According to Nasscom, software exports could grow at 26 to 28 percent during the current fiscal year ending March 2004.

The year 2003 started on a negative note for Indian software makers with financial reports of companies reflecting the ripples of SARS, which had hit many countries, mainly in Asia, and the Iraq war.

The tepid growth projections by high-flying software makers and the subsequent battering of their stocks in the first half of 2003 made experts say that turbo-charged growth rates will elude the IT industry for a long time to come.

Analysts say the softening demand and intense pricing pressure would ensure that the differential annual profit growth rate between the once robust IT and other sectors is not going to be as high as before in the years ahead.

Already reeling under severe billing pressure and a cut back in order by overseas clients, the rising rupee inflicted more pains to India's technology industry.

The unabated rise in the value of the Indian rupee against the US dollar badly pinched the earnings of the export-oriented software makers in 2003. The rupees has risen over five percent in 2003 on increased foreign inflows.

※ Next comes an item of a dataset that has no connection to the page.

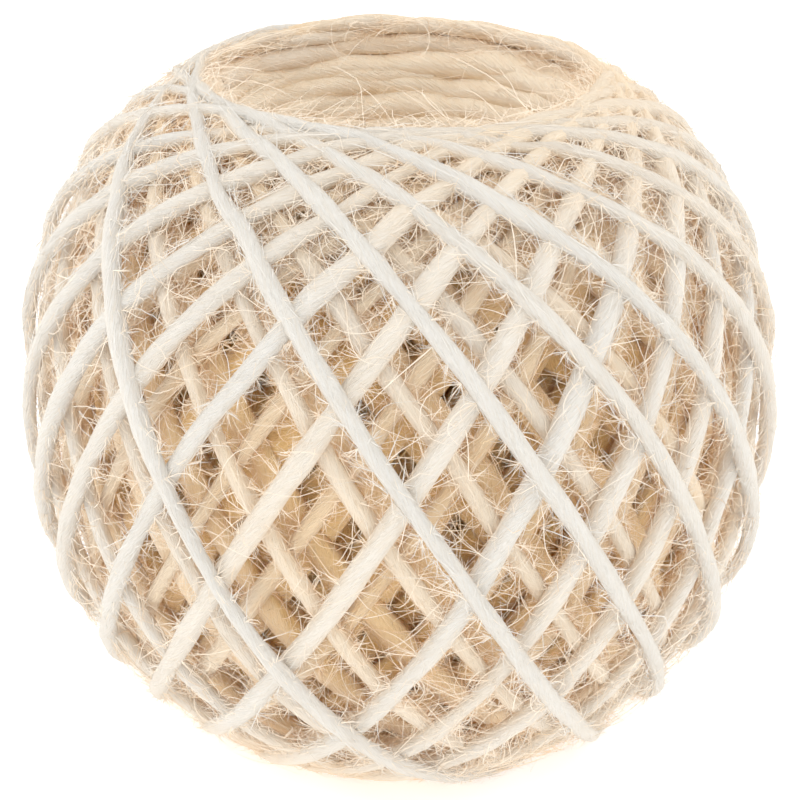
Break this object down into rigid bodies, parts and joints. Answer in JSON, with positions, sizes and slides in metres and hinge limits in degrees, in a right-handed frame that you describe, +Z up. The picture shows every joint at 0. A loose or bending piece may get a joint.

Notwithstanding the adversities, top rung software makers showed some signs of bullishness in the October-December quarterly results on strong volume growth and tapering billing rate declines that had muted the profit and sales growth.

The industry mood was also boosted towards the yearend by blocking of a bill in the American state of Indiana aimed at banning non-US citizens from seeking government contracts.

In a major development, lawmakers in Indiana have opposed a bill, introduced by Governor Joe Kernan, to ban non-US citizens from government contract jobs, as they felt it could affect the American state's drive to attract foreign investment.

The state of Indiana in November dropped a $15.4 million outsourcing contract for IT services with an Indian software company. The move was part of an initiative launched by Governor Kernan to protect local companies and jobs.